Earlier in the session, the dollar was up against the euro, but faded as developments in Turkey have tended more and more toward democratic stability. The British pound rose for similar reasons. On the other hand, the yen weakened versus the dollar well over 1.00% before falling back close to even.

"I think the big theme today is one of relief," said Douglas Borthwick, managing director at Chapdelaine Foreign Exchange in New York. Underscoring that was the recovery of the Turkish lira, which has gained back much of the ground lost against the dollar because of the failed coup.

Of courses gold did not have time to step up as a safe –haven play during the coup attempt in Turkey. Instead, but today, “risk on” was the watch-phrase of the start of the week.

Bonds in the U.S. and Germany were more or less unchanged, although the negative yield in Japan’s bond market moved up a bit so that it stands at -0.237%.

The big action of the day was in equities, which is not terribly surprising given the state of other potential investments.

We have record-low interest rates, seemingly directionless gold trends and currencies that are prey to international political fears. Simply put, the money has to go somewhere and there are some strong sectors out there that not only are offering decent growth prospects but have very good dividend yields – exactly what bonds are not offering. Precious metals, of course, offer no yield.

We feel as if there is a new boom yet about to happen in tech stocks, especially innovative hardware companies. They will join consumer staples and telecom as the high-yield grouping.

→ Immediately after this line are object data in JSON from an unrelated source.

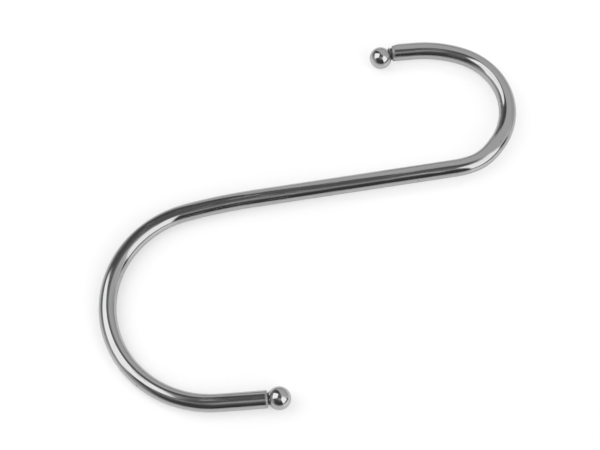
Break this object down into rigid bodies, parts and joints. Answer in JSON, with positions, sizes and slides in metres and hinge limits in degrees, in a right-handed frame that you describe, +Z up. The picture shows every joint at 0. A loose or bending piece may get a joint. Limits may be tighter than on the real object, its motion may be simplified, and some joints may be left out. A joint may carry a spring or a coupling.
{
  "type": "s hook",
  "caption": "Flat S hook bent from polished round steel rod, a large hook and a small hook turned opposite ways, with a small steel ball on each end.",
  "frame": {"origin": "on the floor, under the middle of the plan outline of the hook as it lies flat", "axes": "+X along the straight shank towards the small hook, +Y the way the small hook opens back over the shank, +Z up from the floor"},
  "size_m": [0.1025, 0.0859, 0.0052],
  "materials": {
    "polished_rod": "bright polished steel rod with faint drawing lines",
    "polished_ball": "bright polished steel ball"
  },
  "bodies": {
    "root": {"bent_rod": "polished_rod", "large_hook_ball": "polished_ball", "small_hook_ball": "polished_ball"}
  },
  "joints": []
}
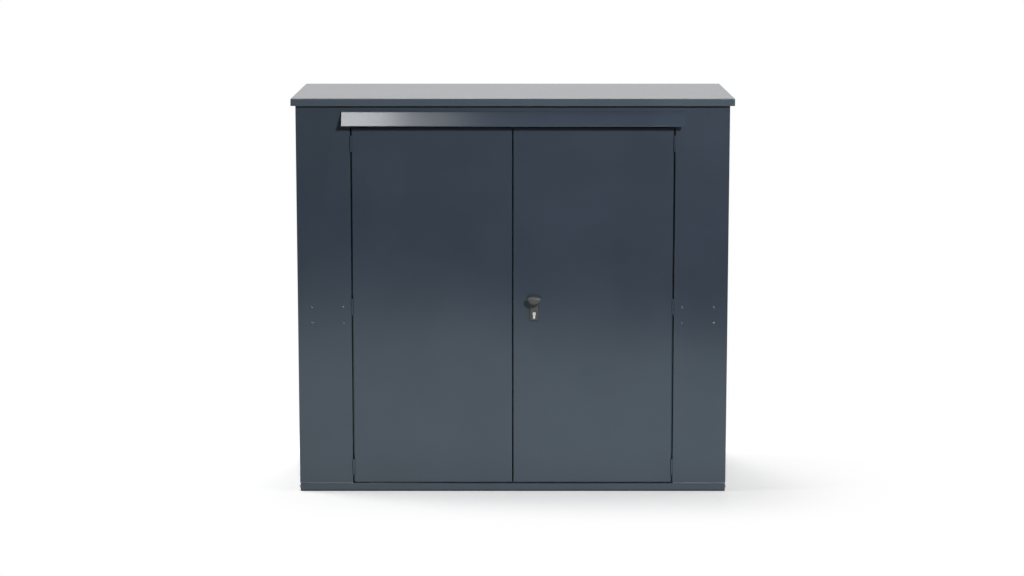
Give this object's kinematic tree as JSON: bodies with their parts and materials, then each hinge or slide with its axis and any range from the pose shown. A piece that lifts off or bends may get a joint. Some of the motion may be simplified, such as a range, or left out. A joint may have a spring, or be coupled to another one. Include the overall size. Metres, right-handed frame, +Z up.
{
  "type": "bicycle locker",
  "caption": "Free-standing steel locker for bicycles: folded wall panels, flat roof with a rain guard, and two flush doors with rod locking behind an oval knob.",
  "frame": {"origin": "on the ground, at the middle of the bottom of the whole bounding box", "axes": "+Z up, the doors face -Y, +X to the right seen from the front"},
  "size_m": [2.142, 0.99, 1.942],
  "materials": {
    "powder_coat": "satin anthracite powder coat with a fine orange peel",
    "galvanised_sheet": "dull galvanised sheet with a faint spangle",
    "zinc_plated_steel": "clear zinc plating, satin",
    "nickel_cylinder": "satin nickel plating",
    "black_handle": "moulded dark grey plastic, satin",
    "dark_fasteners": "powder coated with the panels"
  },
  "bodies": {
    "cabinet": {"base_front_rail": "powder_coat", "base_rear_rail": "powder_coat", "bottom_strike_plate": "zinc_plated_steel", "floor_panel": "galvanised_sheet", "header_panel": "powder_coat", "left_base_front_bolt": "zinc_plated_steel", "left_base_rear_bolt": "zinc_plated_steel", "left_base_side_rail": "powder_coat", "left_brace_plate": "dark_fasteners", "left_floor_bearer": "galvanised_sheet", "left_front_panel": "powder_coat", "left_lower_hinge_frame_leaf": "powder_coat", "left_middle_hinge_frame_leaf": "powder_coat", "left_rear_panel": "powder_coat", "left_roof_brace": "galvanised_sheet", "left_side_panel": "powder_coat", "left_upper_hinge_frame_leaf": "powder_coat", "rain_guard": "powder_coat", "right_base_front_bolt": "zinc_plated_steel", "right_base_rear_bolt": "zinc_plated_steel", "right_base_side_rail": "powder_coat", "right_brace_plate": "dark_fasteners", "right_floor_bearer": "galvanised_sheet", "right_front_panel": "powder_coat", "right_lower_hinge_frame_leaf": "powder_coat", "right_middle_hinge_frame_leaf": "powder_coat", "right_rear_panel": "powder_coat", "right_roof_brace": "galvanised_sheet", "right_side_panel": "powder_coat", "right_upper_hinge_frame_leaf": "powder_coat", "roof_tray": "powder_coat", "top_strike_plate": "zinc_plated_steel"},
    "left_door": {"left_door_skin": "powder_coat", "left_door_stiffener": "galvanised_sheet", "left_lower_hinge_door_leaf": "powder_coat", "left_middle_hinge_door_leaf": "powder_coat", "left_upper_hinge_door_leaf": "powder_coat", "top_shoot_bolt_bracket": "zinc_plated_steel", "bottom_shoot_bolt_bracket": "zinc_plated_steel"},
    "right_door": {"right_door_skin": "powder_coat", "right_door_stiffener": "galvanised_sheet", "right_lower_hinge_door_leaf": "powder_coat", "right_middle_hinge_door_leaf": "powder_coat", "right_upper_hinge_door_leaf": "powder_coat", "lock_plate": "black_handle", "lock_case": "zinc_plated_steel", "lock_case_cover": "zinc_plated_steel", "key_cylinder": "nickel_cylinder", "top_rod_guide": "zinc_plated_steel", "bottom_rod_guide": "zinc_plated_steel"},
    "knob": {"knob": "black_handle", "knob_spindle": "zinc_plated_steel"},
    "top_rod": {"top_rod": "zinc_plated_steel"},
    "bottom_rod": {"bottom_rod": "zinc_plated_steel"},
    "key_plug": {"key_plug": "nickel_cylinder"},
    "deadbolt": {"deadbolt": "zinc_plated_steel"},
    "top_shoot_bolt": {"top_shoot_bolt": "zinc_plated_steel"},
    "bottom_shoot_bolt": {"bottom_shoot_bolt": "zinc_plated_steel"}
  },
  "joints": [
    {"name": "left_door_swing", "type": "hinge", "parent": "cabinet", "child": "left_door", "pos_m": [-0.7835, -0.4443, 0.9215], "axis": [0, 0, -1], "range_deg": [0, 120]},
    {"name": "right_door_swing", "type": "hinge", "parent": "cabinet", "child": "right_door", "pos_m": [0.7835, -0.4443, 0.9215], "axis": [0, 0, 1], "range_deg": [0, 120]},
    {"name": "knob_turn", "type": "hinge", "parent": "right_door", "child": "knob", "pos_m": [0.1045, -0.44, 0.958], "axis": [0, 1, 0], "range_deg": [0, 90]},
    {"name": "top_rod_slide", "type": "slide", "parent": "right_door", "child": "top_rod", "axis": [0, 0, 1], "range_m": [0, 0.02199]},
    {"name": "bottom_rod_slide", "type": "slide", "parent": "right_door", "child": "bottom_rod", "axis": [0, 0, -1], "range_m": [0, 0.022]},
    {"name": "key_turn", "type": "hinge", "parent": "right_door", "child": "key_plug", "pos_m": [0.1045, -0.44, 0.8885], "axis": [0, -1, 0], "range_deg": [0, 180]},
    {"name": "deadbolt_slide", "type": "slide", "parent": "right_door", "child": "deadbolt", "axis": [-1, 0, 0], "range_m": [0, 0.0204]},
    {"name": "top_shoot_bolt_slide", "type": "slide", "parent": "left_door", "child": "top_shoot_bolt", "axis": [0, 0, 1], "range_m": [0, 0.025]},
    {"name": "bottom_shoot_bolt_slide", "type": "slide", "parent": "left_door", "child": "bottom_shoot_bolt", "axis": [0, 0, -1], "range_m": [0, 0.025]}
  ],
  "couplings": [
    {"joint": "knob_turn", "follows": "top_rod_slide", "rad_per_m": 71.429},
    {"joint": "bottom_rod_slide", "follows": "top_rod_slide", "ratio": 1},
    {"joint": "key_turn", "follows": "deadbolt_slide", "rad_per_m": 153.85}
  ]
}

Financial institutions may also be poised to join the group although there are still some storm clouds, including Brexit and global terrorism hanging over the sector.

Europe and Asia were mixed with the Nikkei and FTSE leading their regions on the day.

In the U.S., the three major indexes rose, with the Dow being weakest and NASDAQ strongest. The S&P 500 is hovering around fresh record highs with the tech component helping and the energy sector hurting it.

West Texas Intermediate feel 1.66% at regular settlement, came back, then fell to settlement pricing. The tumble came on higher-than-expected inventories.

Stung even more by fat inventories was gasoline, which dive-bombed down 2.35%. The summer of oil and gasoline price recovery has turned into a middle trough direction, with neither crude nor gasoline (nor natural gas for that matter) rising above a now-familiar range.